Dunmore tries to justify actions
Later justifying the powder's theft, Dunmore wrote:
"The Series of Dangerous Measures pursued by the People of this Colony against Government, which they have now entirely overturned, & particularly their having come to a Resolution of raising a Body of armed Men in all the Counties, made me think it prudent to remove some gunpowder which was in a Magazine in this Place, where it lay exposed to any Attempt that might be made to seize it, & I had Reason to believe the People intended to take that step."
Dunmore knew full well that possession of the gunpowder was the possession of power.
The sword of revolution drawn
Word of Lexington and Concord reached Williamsburg on April 27. The Virginia Gazette got out a broadside the next day that said: "The Sword is drawn and God knows when it will be sheathed." Soon Henry and 150 militiamen were threatening the capital from a Military Encampment just west of the city and demanding restitution for the powder. They were granted restitution.
Late June 3 or early June 4, a spring-gun trap set at the Magazine wounded two young men who had broken in. A furious mob stormed the building June 5. Rumors that the royal marines were returning brought out the militia. June 8, Dunmore fled to H.M.S. Fowey. British rule in Virginia was at an end.
After the government moved to Richmond, the Magazine became, successively, a market, a Baptist meetinghouse, a Confederate arsenal, a dancing school, and a livery stable. But it always maintained a capacity to inspire. Journalist Benson Lossing passed through Williamsburg in 1848 and wrote:
"While leaning against the ancient wall of the old Magazine, and in the shadow of its roof, contemplating the events which cluster that locality with glorious associations, I almost lost cognizance of the present, and beheld in reverie the whole pageantry of the past march in review."

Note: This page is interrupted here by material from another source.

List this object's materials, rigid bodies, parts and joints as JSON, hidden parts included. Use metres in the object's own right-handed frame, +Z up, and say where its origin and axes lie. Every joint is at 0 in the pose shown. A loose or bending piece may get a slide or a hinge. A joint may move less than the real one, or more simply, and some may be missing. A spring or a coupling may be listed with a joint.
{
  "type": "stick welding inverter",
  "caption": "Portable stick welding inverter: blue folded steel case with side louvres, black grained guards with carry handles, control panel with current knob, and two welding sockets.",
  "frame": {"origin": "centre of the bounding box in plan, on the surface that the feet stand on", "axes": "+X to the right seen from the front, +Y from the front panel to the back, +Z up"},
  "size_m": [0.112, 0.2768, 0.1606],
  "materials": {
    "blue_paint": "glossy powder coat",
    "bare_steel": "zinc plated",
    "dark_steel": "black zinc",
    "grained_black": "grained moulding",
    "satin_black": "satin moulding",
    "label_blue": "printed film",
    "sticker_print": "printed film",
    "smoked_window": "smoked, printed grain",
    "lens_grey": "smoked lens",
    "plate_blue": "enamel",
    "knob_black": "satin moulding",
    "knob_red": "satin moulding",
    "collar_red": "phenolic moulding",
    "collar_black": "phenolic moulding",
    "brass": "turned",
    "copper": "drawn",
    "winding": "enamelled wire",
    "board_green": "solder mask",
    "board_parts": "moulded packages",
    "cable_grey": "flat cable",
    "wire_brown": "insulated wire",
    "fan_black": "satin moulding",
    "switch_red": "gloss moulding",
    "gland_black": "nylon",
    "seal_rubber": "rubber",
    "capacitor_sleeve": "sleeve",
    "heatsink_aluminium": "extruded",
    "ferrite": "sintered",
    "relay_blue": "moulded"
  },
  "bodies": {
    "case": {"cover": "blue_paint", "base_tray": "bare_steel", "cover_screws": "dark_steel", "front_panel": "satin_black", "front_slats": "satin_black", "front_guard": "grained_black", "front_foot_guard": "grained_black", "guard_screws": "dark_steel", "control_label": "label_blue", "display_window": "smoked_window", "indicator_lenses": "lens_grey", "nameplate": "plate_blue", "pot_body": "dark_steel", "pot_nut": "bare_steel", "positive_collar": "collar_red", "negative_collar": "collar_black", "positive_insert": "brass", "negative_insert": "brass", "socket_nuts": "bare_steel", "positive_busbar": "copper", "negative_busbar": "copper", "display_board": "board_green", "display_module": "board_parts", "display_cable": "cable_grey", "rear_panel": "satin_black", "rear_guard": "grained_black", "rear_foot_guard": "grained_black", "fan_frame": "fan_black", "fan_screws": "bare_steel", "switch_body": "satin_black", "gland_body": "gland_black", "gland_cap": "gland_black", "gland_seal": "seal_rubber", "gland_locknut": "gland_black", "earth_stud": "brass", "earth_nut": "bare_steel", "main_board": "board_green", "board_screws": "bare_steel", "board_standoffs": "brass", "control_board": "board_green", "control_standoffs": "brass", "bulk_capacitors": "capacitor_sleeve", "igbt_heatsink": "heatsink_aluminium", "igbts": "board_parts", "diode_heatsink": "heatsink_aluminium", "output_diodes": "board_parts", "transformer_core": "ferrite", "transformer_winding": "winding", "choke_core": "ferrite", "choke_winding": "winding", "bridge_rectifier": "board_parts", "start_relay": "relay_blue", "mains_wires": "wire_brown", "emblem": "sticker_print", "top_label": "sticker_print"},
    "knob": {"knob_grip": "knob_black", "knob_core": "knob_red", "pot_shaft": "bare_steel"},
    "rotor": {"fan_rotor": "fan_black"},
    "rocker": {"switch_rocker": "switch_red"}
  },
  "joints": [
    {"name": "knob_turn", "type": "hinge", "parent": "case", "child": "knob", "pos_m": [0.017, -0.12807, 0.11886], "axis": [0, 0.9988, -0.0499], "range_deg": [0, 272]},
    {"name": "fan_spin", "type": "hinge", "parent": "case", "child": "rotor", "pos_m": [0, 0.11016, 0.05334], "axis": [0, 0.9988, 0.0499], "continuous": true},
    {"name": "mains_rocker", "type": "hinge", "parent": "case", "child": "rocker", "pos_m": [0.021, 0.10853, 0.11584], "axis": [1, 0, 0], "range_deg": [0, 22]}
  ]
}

A woodblock engraving that illustrated his account was useful a century later in the Magazine's restoration.
Effort to save the Magazine resulted in formation of Association for the Preservation of Virginia Antiquities
Builders tore down its perimeter wall in 1856 and used the bricks for the foundation of a nearby church. A wall of the Magazine itself collapsed February 6, 1888, and one-half of another the next day. A local woman's determination to save the structure was instrumental in the formation of the Association for the Preservation of Virginia Antiquities, an organization that bought the Magazine the next year for $400. Her name was Cynthia Beverley Tucker Coleman, and she was owner of the St. George Tucker House, and a descendant of its namesake. Her son was a state transportation official, and the bridge over the York River to Gloucester is named for him. In the water near the southern foot of that bridge rests the wreckage of H.M.S. Fowey, which sank during the Battle of Yorktown.

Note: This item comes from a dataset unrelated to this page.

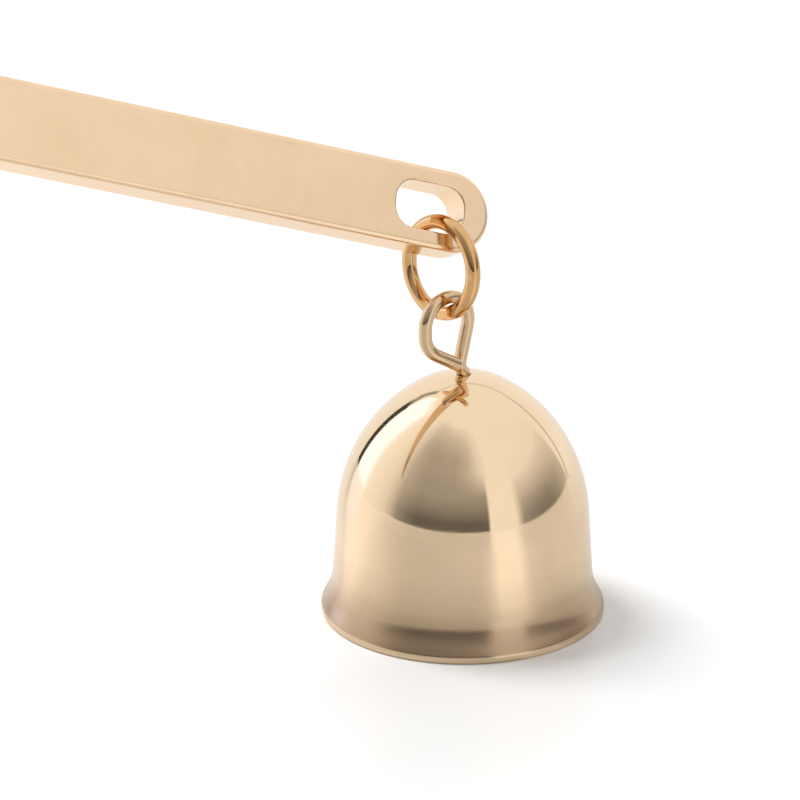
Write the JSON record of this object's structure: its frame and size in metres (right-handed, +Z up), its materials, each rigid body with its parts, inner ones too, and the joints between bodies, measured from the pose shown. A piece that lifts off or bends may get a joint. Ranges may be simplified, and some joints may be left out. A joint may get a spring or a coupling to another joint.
{
  "type": "candle snuffer",
  "caption": "Candle snuffer: a flared bell hanging by a wire eye and a jump ring from the slotted end of a long flat handle.",
  "frame": {"origin": "centre of the bell's rim, in the plane of the rim", "axes": "+Z up the axis of the hanging bell, X along the handle's direction seen from above with the grip towards -X, -Y to the front"},
  "size_m": [0.179, 0.028, 0.0962],
  "materials": {
    "handle_gold": "polished gold plate with fine brushing",
    "ring_gold": "polished yellow gold plate",
    "eye_gold": "polished gold plate",
    "bell_gold": "mirror-polished pale gold plate"
  },
  "bodies": {
    "handle": {"handle": "handle_gold"},
    "ring": {"jump_ring": "ring_gold"},
    "eye": {"bell_eye": "eye_gold"},
    "bell": {"bell": "bell_gold"}
  },
  "joints": [
    {"name": "ring_swing", "type": "hinge", "parent": "handle", "child": "ring", "pos_m": [-0.00214, 0.00093, 0.03658], "axis": [-0.9327, -0.3524, 0.0767], "range_deg": [-75, 75]},
    {"name": "eye_swing", "type": "hinge", "parent": "ring", "child": "eye", "pos_m": [-0.00209, -0.00069, 0.0313], "axis": [0.3598, -0.8937, 0.2681], "range_deg": [-60, 80]},
    {"name": "bell_swivel", "type": "hinge", "parent": "eye", "child": "bell", "pos_m": [0, 0, 0.0246], "axis": [0, 0, 1], "continuous": true}
  ]
}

September 9, 1889, the Magazine's roof burned, with only its finial escaping the flames. Repaired, the building became a museum. Colonial Williamsburg restored the structure in 1934 and 1935, rebuilding the brick wall and Guardhouse. In 1946, Colonial Williamsburg leased the Magazine and began its restoration. It reopened as an exhibition July 4, 1949, and the Association for the Preservation of Virginia Antiquities sold the building to Colonial Williamsburg in 1986.